In what may seem like a repeat of old news, FHA has again increased the cost of their mortgage insurance. Beginning with new FHA case numbers assigned on or after April 18th, 2011, the rate of the annual insurance premium has increased by 25 basis points. Depending upon the loan’s term and the amount of down payment, the new rate of insurance is as follows:
If the term of the loan is 30 years…
…and the down payment is <5%, the annual premium is 1.15%
…and the down payment is ≥5%, the annual premium is 1.10%
If the term of the loan is 15 years…
…and the down payment is <10%, the annual premium is 0.50%
…and the down payment is ≥10%, the annual premium is 0.25%
The amount of the monthly mortgage insurance payment is calculated by multiplying the annual premium by the base loan amount (base loan amount equals sales price less down payment), and then dividing by 12.

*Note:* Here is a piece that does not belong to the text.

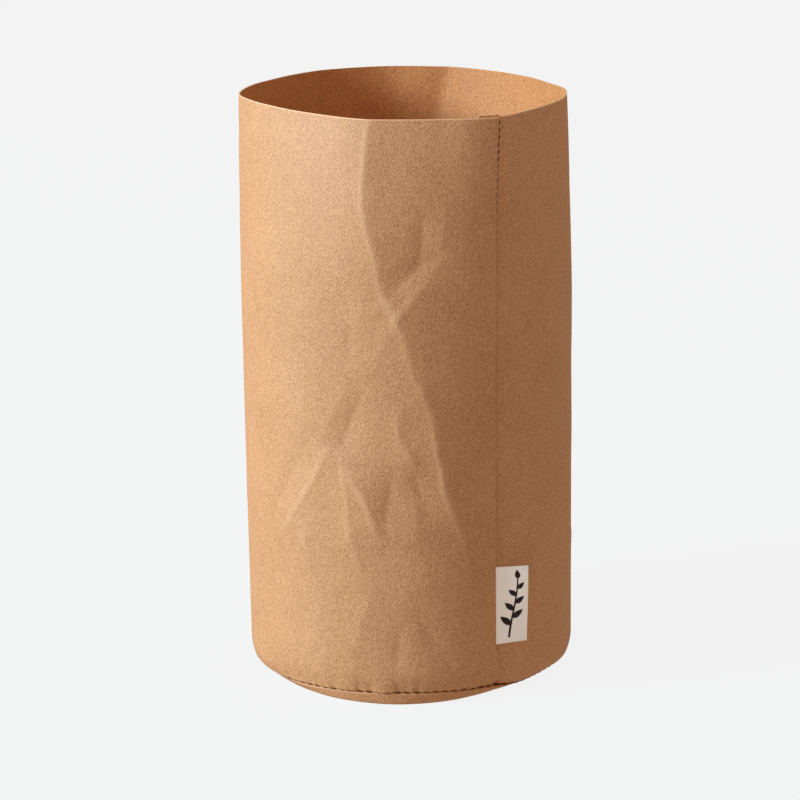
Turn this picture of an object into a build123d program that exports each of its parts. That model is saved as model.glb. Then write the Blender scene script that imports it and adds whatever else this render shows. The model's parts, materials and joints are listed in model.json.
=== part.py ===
from build123d import *
import math
import os

# Tall round grow bag sewn from washable kraft paper. Millimetres, +Z up.
# The origin is the centre of the base where it rests, and -Y is the front.
# Angles round the bag are in degrees from the front, growing towards +X.

# ---- driving dimensions ----
bag_diameter = 150.0  # outside, standing open
bag_height = 268.0
paper_thickness = 0.6
seam_allowance = 9.0  # paper beyond each line of stitches
side_seam_angle = 31.0
seam_blend_angle = 34.0  # how far round the lower panel takes to rise out of the seam
base_seam_height = 4.9  # underside of the wall's turned-in edge
base_flat_inset = 6.5  # from the outside of the bag to the edge of the flat of the base
base_fold_radius = 1.2  # fold at the top of the base's rim
thread_diameter = 0.3
stitch_pitch = 4.4
side_stitch_inset = 1.6  # stitch line to the fold of the side seam
base_stitch_inset = 2.2  # stitch line to the outside of the base seam
seam_gap = 0.1  # between two layers of paper sewn together
label_flap_width = 14.6
label_height = 37.0
label_bottom = 26.0
label_ply = 0.2
label_clearance = 0.05  # label to the paper it is sewn between
label_fold_gap = 0.04  # between the two plies of the label
label_rest_angle = 19.0  # free flap to the wall
label_hinge_out = 0.6  # hinge line outside the wall
label_hinge_gap = 0.35  # free flap to its hinge line

# ---- derived ----
outer_radius = bag_diameter / 2
inner_radius = outer_radius - paper_thickness
label_thickness = 2 * label_ply + label_fold_gap
fold_inner_radius = thread_diameter / 2  # the bobbin thread lies inside the fold
fold_outer_radius = fold_inner_radius + paper_thickness
fold_middle = outer_radius - fold_outer_radius
upper_outer = inner_radius - thread_diameter  # allowance turned back under the left edge
upper_inner = upper_outer - paper_thickness
lower_outer = upper_inner - label_thickness - 2 * label_clearance  # allowance of the right edge
lower_inner = lower_outer - paper_thickness
seam_middle = (upper_outer + lower_inner) / 2
blend_end_angle = side_seam_angle + seam_blend_angle
allowance_angle = side_seam_angle - math.degrees(seam_allowance / lower_outer)
fold_start_angle = side_seam_angle - math.degrees(fold_outer_radius / fold_middle)
wall_flange_top = base_seam_height + paper_thickness
base_flange_top = base_seam_height - seam_gap
base_flange_bottom = base_flange_top - paper_thickness
flange_inner_radius = outer_radius - seam_allowance
base_flat_radius = outer_radius - base_flat_inset
side_stitch_angle = side_seam_angle - math.degrees(side_stitch_inset / lower_outer)
base_stitch_radius = outer_radius - base_stitch_inset
base_seam_middle = (wall_flange_top + base_flange_bottom) / 2


def polar(radius, angle):
    """The point at this radius and this angle round the bag from its front."""
    turn = math.radians(angle)
    return (radius * math.sin(turn), -radius * math.cos(turn))


def arc_round(radius, start, end):
    """An arc about the bag's axis."""
    middle = polar(radius, (start + end) / 2)
    return ThreePointArc(polar(radius, start), middle, polar(radius, end))


def rising_arc(low_radius, high_radius):
    """The arc on which the right edge rises out of the seam to the round of the wall."""
    middle_angle = (side_seam_angle + blend_end_angle) / 2
    middle_radius = low_radius + 0.36 * (high_radius - low_radius)
    return ThreePointArc(
        polar(low_radius, side_seam_angle),
        polar(middle_radius, middle_angle),
        polar(high_radius, blend_end_angle),
    )


def fold_arc(fold_radius):
    """Half a circle that turns the left edge back under itself, with its apex at the seam."""
    centre = polar(fold_middle, fold_start_angle)
    out = polar(1, fold_start_angle)
    along = polar(1, fold_start_angle + 90)
    return ThreePointArc(
        (centre[0] + fold_radius * out[0], centre[1] + fold_radius * out[1]),
        (centre[0] + fold_radius * along[0], centre[1] + fold_radius * along[1]),
        (centre[0] - fold_radius * out[0], centre[1] - fold_radius * out[1]),
    )


def wall_section():
    """The rolled sheet seen from above, from its lower allowance round to its upper one."""
    fold_end_angle = fold_start_angle + 360  # the same fold, reached the long way round
    with BuildSketch() as section:
        with BuildLine():
            arc_round(lower_outer, allowance_angle, side_seam_angle)
            rising_arc(lower_outer, outer_radius)
            arc_round(outer_radius, blend_end_angle, fold_end_angle)
            fold_arc(fold_outer_radius)
            arc_round(upper_inner, fold_start_angle, allowance_angle)
            Line(polar(upper_inner, allowance_angle), polar(upper_outer, allowance_angle))
            arc_round(upper_outer, allowance_angle, fold_start_angle)
            fold_arc(fold_inner_radius)
            arc_round(inner_radius, fold_end_angle, blend_end_angle)
            rising_arc(lower_inner, inner_radius)
            arc_round(lower_inner, side_seam_angle, allowance_angle)
            Line(polar(lower_inner, allowance_angle), polar(lower_outer, allowance_angle))
        make_face()
    return section.sketch


def wall_panel():
    """The wall: a tube of the rolled sheet, with its lower edge turned in for the base seam."""
    tube = extrude(wall_section(), amount=bag_height - base_seam_height)
    with BuildSketch() as edge:
        with BuildLine():
            rising_arc(lower_outer, outer_radius)
            arc_round(outer_radius, blend_end_angle, fold_start_angle + 360)
            Line(polar(outer_radius, fold_start_angle), polar(lower_outer, side_seam_angle))
        make_face()
        Circle(flange_inner_radius, mode=Mode.SUBTRACT)
    flange = extrude(edge.sketch, amount=paper_thickness)
    return Pos(0, 0, base_seam_height) * (tube + flange)


def base_panel():
    """The base round: a flat disc whose rim curves up and folds in under the wall."""
    rim_radius = outer_radius - base_fold_radius
    fold_height = base_flange_top - base_fold_radius
    inner_fold = base_fold_radius - paper_thickness
    with BuildSketch(Plane.XZ) as profile:
        with BuildLine():
            Line((0, 0), (base_flat_radius, 0))
            TangentArc((base_flat_radius, 0), (outer_radius, fold_height), tangent=(1, 0))
            CenterArc((rim_radius, fold_height), base_fold_radius, 0, 90)
            Line((rim_radius, base_flange_top), (flange_inner_radius, base_flange_top))
            Line((flange_inner_radius, base_flange_top), (flange_inner_radius, base_flange_bottom))
            Line((flange_inner_radius, base_flange_bottom), (rim_radius, base_flange_bottom))
            CenterArc((rim_radius, fold_height), inner_fold, 0, 90)
            TangentArc(
                (base_flat_radius, paper_thickness),
                (rim_radius + inner_fold, fold_height),
                tangent=(1, 0),
            )
            Line((base_flat_radius, paper_thickness), (0, paper_thickness))
            Line((0, paper_thickness), (0, 0))
        make_face()
    return revolve(profile.sketch, axis=Axis.Z)


def side_thread(line_radius, knot_radius):
    """One thread of the side seam: a run up the seam, dipping to the knots at each stitch."""
    low = wall_flange_top + stitch_pitch / 2
    stitches = int((bag_height - low) / stitch_pitch - 0.5)
    run_length = stitches * stitch_pitch
    away_from_knots = math.copysign(thread_diameter / 2, line_radius - knot_radius)
    run = Pos(0, -(line_radius + away_from_knots), low + run_length / 2) * Box(
        thread_diameter, thread_diameter, run_length + thread_diameter
    )
    leg = Pos(0, -(line_radius + knot_radius) / 2, low) * Box(
        thread_diameter, abs(line_radius - knot_radius), thread_diameter
    )
    legs = [Pos(0, 0, i * stitch_pitch) * leg for i in range(stitches + 1)]
    return Rot(0, 0, side_stitch_angle) * run.fuse(*legs)


def base_thread(line_height):
    """One thread of the base seam: a ring on the paper, dipping to the knots at each stitch."""
    stitches = int(2 * math.pi * base_stitch_radius / stitch_pitch)
    away_from_knots = math.copysign(thread_diameter / 2, line_height - base_seam_middle)
    ring = Cylinder(base_stitch_radius + thread_diameter / 2, thread_diameter)
    ring -= Cylinder(base_stitch_radius - thread_diameter / 2, 2 * thread_diameter)
    ring = Pos(0, 0, line_height + away_from_knots) * ring
    leg = Pos(0, -base_stitch_radius, (line_height + base_seam_middle) / 2) * Box(
        thread_diameter, thread_diameter, abs(line_height - base_seam_middle)
    )
    legs = [Rot(0, 0, 360 * (i + 0.5) / stitches) * leg for i in range(stitches)]
    return ring.fuse(*legs)


def label_tail():
    """The folded label's ends, sewn in between the two allowances."""
    outside = upper_inner - label_clearance
    inside = outside - label_thickness
    with BuildSketch() as section:
        with BuildLine():
            arc_round(outside, allowance_angle, side_seam_angle)
            Line(polar(outside, side_seam_angle), polar(inside, side_seam_angle))
            arc_round(inside, side_seam_angle, allowance_angle)
            Line(polar(inside, allowance_angle), polar(outside, allowance_angle))
        make_face()
    return Pos(0, 0, label_bottom) * extrude(section.sketch, amount=label_height)


def label_flap():
    """The label's free flap: two plies joined by the fold along its outer edge."""
    half = label_thickness / 2
    start = label_hinge_gap
    end = start + label_flap_width
    with BuildSketch() as section:
        with BuildLine():
            Line((start, half), (start, -half))
            Line((start, -half), (end - half, -half))
            CenterArc((end - half, 0), half, -90, 180)
            Line((end - half, half), (start, half))
        make_face()
        with Locations(((start + end - half) / 2 - label_ply / 2, 0)):
            Rectangle(label_flap_width - half - label_ply, label_fold_gap, mode=Mode.SUBTRACT)
    flap = extrude(section.sketch, amount=label_height)
    hinge = polar(outer_radius + label_hinge_out, side_seam_angle)
    return Pos(*hinge, label_bottom) * Rot(0, 0, side_seam_angle - label_rest_angle) * flap


nodes = {
    "wall_panel": wall_panel(),
    "base_panel": base_panel(),
    "side_seam_needle_thread": side_thread(lower_inner, seam_middle),
    "side_seam_bobbin_thread": side_thread(upper_outer, seam_middle),
    "base_seam_needle_thread": base_thread(wall_flange_top),
    "base_seam_bobbin_thread": base_thread(base_flange_bottom),
    "label_tail": label_tail(),
    "label_flap": label_flap(),
}

os.makedirs("parts", exist_ok=True)
for name, shape in nodes.items():
    export_step(shape, f"parts/{name}.step")
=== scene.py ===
import json
import math

import bpy
import numpy as np
from bpy.props import FloatProperty, FloatVectorProperty, IntProperty, PointerProperty
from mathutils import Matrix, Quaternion, Vector


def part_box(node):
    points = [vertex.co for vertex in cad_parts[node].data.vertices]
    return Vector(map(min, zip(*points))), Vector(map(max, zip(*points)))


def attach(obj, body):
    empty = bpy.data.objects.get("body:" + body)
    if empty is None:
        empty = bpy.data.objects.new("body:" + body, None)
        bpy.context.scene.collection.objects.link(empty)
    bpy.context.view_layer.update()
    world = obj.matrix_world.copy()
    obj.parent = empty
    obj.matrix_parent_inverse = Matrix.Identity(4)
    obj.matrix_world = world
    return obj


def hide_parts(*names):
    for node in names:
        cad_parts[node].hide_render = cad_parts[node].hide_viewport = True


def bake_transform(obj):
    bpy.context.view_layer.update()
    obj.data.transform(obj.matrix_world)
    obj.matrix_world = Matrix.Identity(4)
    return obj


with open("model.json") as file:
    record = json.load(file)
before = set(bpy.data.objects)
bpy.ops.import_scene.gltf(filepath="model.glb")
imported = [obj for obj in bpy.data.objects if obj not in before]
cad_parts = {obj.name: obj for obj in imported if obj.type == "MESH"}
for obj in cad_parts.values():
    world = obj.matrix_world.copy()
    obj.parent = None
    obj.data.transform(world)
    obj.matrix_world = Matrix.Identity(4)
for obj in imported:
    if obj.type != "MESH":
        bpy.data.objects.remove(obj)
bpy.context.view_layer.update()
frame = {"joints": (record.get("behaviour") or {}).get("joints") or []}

bl_info = {
    "name": "Kraft paper grow bag",
    "version": (1, 0, 0),
    "blender": (4, 5, 0),
    "location": "3D View > Sidebar > Grow Bag",
    "description": "Makes a creased, sewn kraft paper grow bag on its measured frame",
    "category": "Add Mesh",
}

# Lengths are in millimetres until a mesh is written, which is in metres.
# A turn is the angle in degrees round the wall from the side seam: first the right side, then
# the back, the left side, and the front up to the seam again.
MM = 0.001
FULL_TURN = 360.0

WALL_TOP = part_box("wall_panel")[1][2] / MM
BAG_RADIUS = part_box("base_panel")[1][0] / MM
HINGE = Vector(frame["joints"][0]["pos_m"]) / MM
SEAM_ANGLE = math.degrees(math.atan2(HINGE.x, -HINGE.y))
LABEL_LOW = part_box("label_flap")[0][2] / MM
LABEL_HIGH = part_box("label_flap")[1][2] / MM
PER_DEGREE = math.radians(1) * BAG_RADIUS  # mm round the wall
FRAYED_AND_HIGHLIT = 0.45  # height of the pale line along the rim: the paper's frayed fibres, and partly a painted highlight along the rim
RIM_REACH = 58  # how far down the wall its rim's outline is felt
RAISED_RIM = 1.0  # how far the right edge and the allowances stand above the left edge
RAISED_FADE = 0.7  # degrees from the seam in which the right edge comes down to the rim
TRIMMED = 0.82  # share of the side seam's allowance that is left on
SEAM_SHOWS = 42  # how far down from the rim the side seam shows its stitches
STITCH_INSET = 1.6  # the side seam's edge to the holes of its stitches
STITCH_GAPES = 0.75  # how far past the edge, and how deep, the thread that shows lies
STITCH_POINTS = 12  # points along a thread to each stitch
SMALL_CREASES = 150
CREASE_WEAR_AND_SHADE = 1.3  # width of the line along a crease: a lighter crest, partly wear and partly painted highlight, and a painted-shade hollow
LABEL_PLY = 0.2
LABEL_FACE = 0.22  # each face of the folded label to its middle
LABEL_TAIL = 7  # how far the label runs inside the seam
LAYER_GAP = 0.05  # between the wall and the base where they are sewn together

# The wall's outline seen from above, as (turn, radius): its open rim, and its rounder foot.
RIM_OUTLINE = [
    (0, 79.4), (7, 77.0), (16, 74.6), (28, 73.6), (42, 74.1), (58, 73.6), (79, 69.3), (99, 69.2),
    (119, 71.0), (137, 73.0), (157, 75.5), (177, 75.5), (194, 74.2), (206, 73.4), (219, 74.2),
    (235, 74.4), (253, 69.2), (270, 65.0), (285, 64.1), (297, 64.9), (308, 67.3), (317, 69.0),
    (329, 70.0), (341, 72.2), (352, 76.6), (360, 79.6),
]
FOOT_OUTLINE = [
    (0, 75.2), (14, 74.9), (25, 75.6), (36, 76.2), (60, 76.4), (100, 75.4), (150, 76.0),
    (200, 75.4), (240, 76.2), (290, 75.0), (306, 74.3), (320, 74.5), (335, 75.2), (348, 75.5),
    (360, 75.2),
]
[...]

According to HUD, these changes are being made in response to a need to strengthen the capital position of the Mutual Mortgage Insurance Fund (MMIF) and are projected to generate an additional $2.5 - $3 billion annually. This is the second increase in the monthly insurance premium rates since October, 2010 and has now doubled the rate that was being charged prior to October of last year. Obviously, this raises the monthly expense of financing a home with FHA, and a natural outcome will be the transition to alternate financing sources that have a lower cost of ownership.
It’s no secret that HUD would like to reduce the public’s reliance upon FHA financing, and by increasing the mortgage insurance rate they will begin funneling homebuyers towards competing loan programs. Another discussion point in Washington is to increase the down payment on FHA loans from 3.5% to 10%. While this doesn’t appear to be happening anytime soon, it’s another sign that the government wants to have a much smaller slice of the home financing pie.